350 Exploring Interbasin Correlations of Tropical Cyclones and Tropical Cyclone Losses

Monday, 7 January 2019
Hall 4 (Phoenix Convention Center - West and North Buildings)
John K Hillier, Loughborough Univ., Loughborough, United Kingdom; and J. Done and H. Steptoe

Tropical cyclones (TCs) are one of the most costly natural hazards on Earth, and there is a desire to mitigate this risk. It is securely established that TC activity relates to ENSO in all oceanic basins (e.g. N. Atlantic). However, when a recent multi-basin review of correlation coefficients to ENSO [Steptoe et al. 2017] was applied to a financial model of losses related to TCs, there appeared to be no significant inter-relationship between the losses between regions (e.g.

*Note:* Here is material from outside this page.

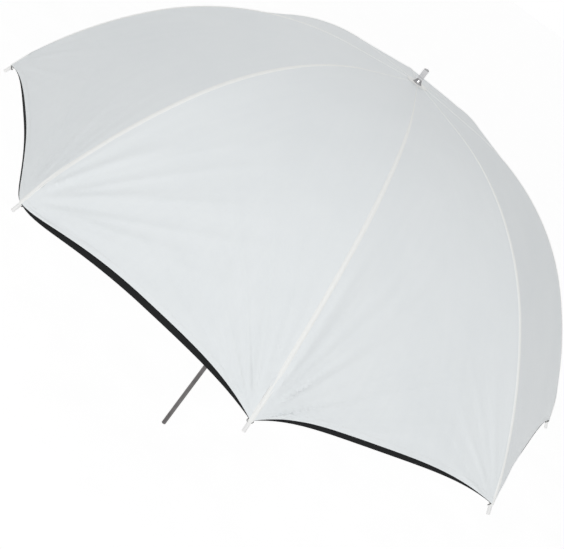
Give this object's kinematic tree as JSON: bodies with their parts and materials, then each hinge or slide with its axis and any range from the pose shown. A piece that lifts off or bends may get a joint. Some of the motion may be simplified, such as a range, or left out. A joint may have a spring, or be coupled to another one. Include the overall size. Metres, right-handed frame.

US, China) [Lloyds', 2016]. It is therefore of interest to examine the chain of environmental and anthropogenic processes from TC genesis to financial loss to examine how correlations degrade. A number of hypotheses are statistically investigated, primarily using Spearman's coefficient and ranks to decouple dependency structures from the marginal distributions, but also Poisson regression.

Lloyd’s (2016), The risk of global weather connections: Are atmospheric hazards independent?, Emerging Risk Report, (Nov), 1–46

Steptoe, H., S. E. O. Jones, and H. Fox (2017), Correlations between extreme atmospheric hazards and global teleconnections: Implications for multi-hazard resilience, Reviews of Geophysics, 55, doi:10.1002/2017/RG000567.